Inside NASA’s giant thermal vacuum chamber, called Chamber A, at NASA’s Johnson Space Center in Houston, the James Webb Space Telescope’s Pathfinder backplane test model, is being prepared for its cryogenic test. (NASA/TNS)

The Webb telescope is designed to look for faint infrared light — the first light to streak across the dark universe 13.8 billion years ago — that will allow scientists to understand more about the origins of the universe. It has a mirror nearly three times larger than that of the Hubble Space Telescope and a five-layer sun shield unlike anything ever built before.

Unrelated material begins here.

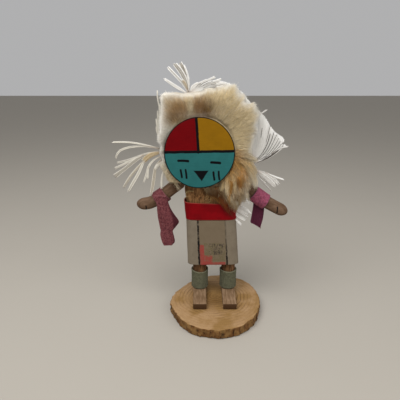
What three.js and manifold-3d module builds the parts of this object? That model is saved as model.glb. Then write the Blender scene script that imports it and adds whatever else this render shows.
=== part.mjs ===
// A small sun-face kachina doll standing on a slice of a log.
// Millimetres, +Z up, the doll faces -Y. The origin is the middle of the slice's underside.
// Left and right are as seen from the front, so left is -X.
import * as THREE from 'three';
import { mergeVertices } from 'three/addons/utils/BufferGeometryUtils.js';
import ManifoldModule from 'manifold-3d';

const wasm = await ManifoldModule();
wasm.setup();

// ---------------------------------------------------------------- driving dimensions

const GAP = 0.3; // air between neighbouring pieces
const FIGURE_Y = 15.6; // depth of the middle of the body and legs
const ARM_Y = 14;

const BASE = {
  thickness: 9.5,
  radii: [42.3, 45.5, 48.2, 46.7, 41.5, 40, 42.2, 42.5, 46.5, 47.7, 46.8, 43.2], // every 30 degrees
  barkFlake: { angle: 3.29, spread: 0.1, height: 1.6 },
};
const FOOT = { width: 12.4, length: 40, height: 5.5, chamfer: 1, front: -17.6 };
const LEG = { x: { left: -14.8, right: 12.8 }, radius: 6.5 };
const WRAP = { bottom: 16.2, height: 18.2, radius: 8.35 };
const KILT = { bottom: 43, top: 88, wall: 1.2, squareness: 4.6 };
const BAND = { bottom: 88.3, top: 104.4, slope: 0.035 };
const MASK = { x: -15, y: 0.4, z: 151.7, radius: 30.1, thickness: 4, tilt: THREE.MathUtils.degToRad(-6) };
const HEAD = { x: -12.5, y: 15.4, z: 149, halfWidth: 19, halfDepth: 8.6, halfHeight: 25 };
const ARM = { halfWidth: 6, halfDepth: 5.3 };
const STRAP_WALL = 1.3;

const FOOT_BOTTOM = BASE.thickness + GAP;
const LEG_BOTTOM = FOOT_BOTTOM + FOOT.height + GAP;
const BODY_BOTTOM = KILT.bottom + 1;

// ---------------------------------------------------------------- helpers

const clamp01 = (value) => Math.min(1, Math.max(0, value));
const lerp = THREE.MathUtils.lerp;
const smooth = (value) => THREE.MathUtils.smoothstep(value, 0, 1);

// A repeatable spread of values from 0 to 1, for the unevenness of hair and bark.
const uneven = (index) => {
  const value = Math.sin(index * 12.9898 + 4.137) * 43758.5453;
  return value - Math.floor(value);
};

// The value at `at` of a smooth line through evenly spaced values.
function along(values, at) {
  const points = values.map((value, index) => new THREE.Vector3(index, value, 0));
  return new THREE.CatmullRomCurve3(points).getPoint(clamp01(at)).y;
}

function signedVolume(positions, indices) {
  const [a, b, c] = [new THREE.Vector3(), new THREE.Vector3(), new THREE.Vector3()];
  let volume = 0;
  for (let i = 0; i < indices.length; i += 3) {
    a.fromArray(positions, indices[i] * 3);
    b.fromArray(positions, indices[i + 1] * 3);
    c.fromArray(positions, indices[i + 2] * 3);
    volume += a.dot(b.cross(c)) / 6;
  }
  return volume;
}

// A closed skin over rings of points. A `hollow` skin joins its last ring to its first.
function loft(rings, { hollow = false } = {}) {
  const count = rings[0].length;
  const positions = rings.flat().flatMap((point) => point.toArray());
  const indices = [];
  const bands = hollow ? rings.length : rings.length - 1;
  for (let r = 0; r < bands; r += 1) {
    for (let i = 0; i < count; i += 1) {
      const here = r * count;
      const next = ((r + 1) % rings.length) * count;
      const j = (i + 1) % count;
      indices.push(here + i, here + j, next + j, here + i, next + j, next + i);
    }
  }
  const cap = (first, flipped) => {
    const middle = new THREE.Vector3();
    for (let i = 0; i < count; i += 1) middle.add(new THREE.Vector3().fromArray(positions, (first + i) * 3));
    const apex = positions.push(...middle.divideScalar(count).toArray()) / 3 - 1;
    for (let i = 0; i < count; i += 1) {
      const edge = [first + i, first + ((i + 1) % count)];
      indices.push(...(flipped ? edge.toReversed() : edge), apex);
    }
  };
  if (!hollow) {
    cap(0, true);
    cap((rings.length - 1) * count, false);
  }
  if (signedVolume(positions, indices) < 0) indices.reverse();
  const geometry = new THREE.BufferGeometry();
  geometry.setAttribute('position', new THREE.Float32BufferAttribute(positions, 3));
  geometry.setIndex(indices);
  return geometry;
}

// A level ring shaped between an oval (squareness 2) and a rectangle (squareness 8).
function levelRing({ x, y = FIGURE_Y, z, halfWidth, halfDepth, squareness = 2, count = 28, slope = 0 }) {
  return Array.from({ length: count }, (_, i) => {
    const angle = (2 * Math.PI * i) / count;
    const [c, s] = [Math.cos(angle), Math.sin(angle)];
    const power = 2 / squareness;
    const dx = halfWidth * Math.sign(c) * Math.abs(c) ** power;
    return new THREE.Vector3(x + dx, y + halfDepth * Math.sign(s) * Math.abs(s) ** power, z - slope * dx);
  });
}

// A closed solid swept along a smooth curve. halfWidth lies across the curve as the viewer sees it
// and halfDepth towards the viewer; both are functions of the place along the curve, 0 to 1.
function sweep(curve, { halfWidth, halfDepth, sides = 4, steps = 5, places, grow = 0 }) {
  const rings = [];
  for (const t of places ?? Array.from({ length: steps + 1 }, (_, i) => i / steps)) {
    const tangent = curve.getTangentAt(t);
    const towards = Math.abs(tangent.y) < 0.85 ? new THREE.Vector3(0, 1, 0) : new THREE.Vector3(0, 0, 1);
    const across = new THREE.Vector3().crossVectors(tangent, towards).normalize();
    const depth = new THREE.Vector3().crossVectors(across, tangent).normalize();
    const middle = curve.getPointAt(t);
    rings.push(Array.from({ length: sides }, (_, k) => {
      const angle = (2 * Math.PI * k) / sides;
      return middle.clone()
        .addScaledVector(across, (halfWidth(t) + grow) * Math.cos(angle))
        .addScaledVector(depth, (halfDepth(t) + grow) * Math.sin(angle));
    }));
  }
  return loft(rings);
}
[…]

“There wasn’t anything else out there that I could look at and improve on,” said Jim Flynn, director of vehicle engineering for the telescope at Northrop Grumman, who has been on the program for 17 years. The sun shield, made of a film material called Kapton that’s covered in a special coating, helps keep the telescope cool.

Much of the work on the telescope was groundbreaking, including the production of 18 hexagonal, lightweight mirrors and ensuring that Webb can function fully at cryogenic temperatures. Over the years, costs ballooned to $10 billion (earlier estimates ranged from $2 billion to $8 billion), and development setbacks delayed the launch date.

“I’m the dinosaur,” said Charlie Atkinson, who has the longest tenure on Webb at Northrop Grumman: He started on the program in 1998 and now serves as its chief engineer.

The James Webb Space Telescope’s Engineering Design Unit (EDU) primary mirror segment, coated with gold by Quantum Coating Incorporated. (NASA/TNS)

Webb’s development lifespan has traced the trajectory of the lives that merged, took new paths and blossomed as its longest-serving creators built it up, year in and year out.

Careers lighted up. Friendships formed. Kids grew up and went to college, and still the telescope was in the making.

Atkinson’s twin daughters were born in 2000, while he was working on the proposal for Webb. Co-workers at the time still remember when he’d say, “I gotta go home, it’s bath night.”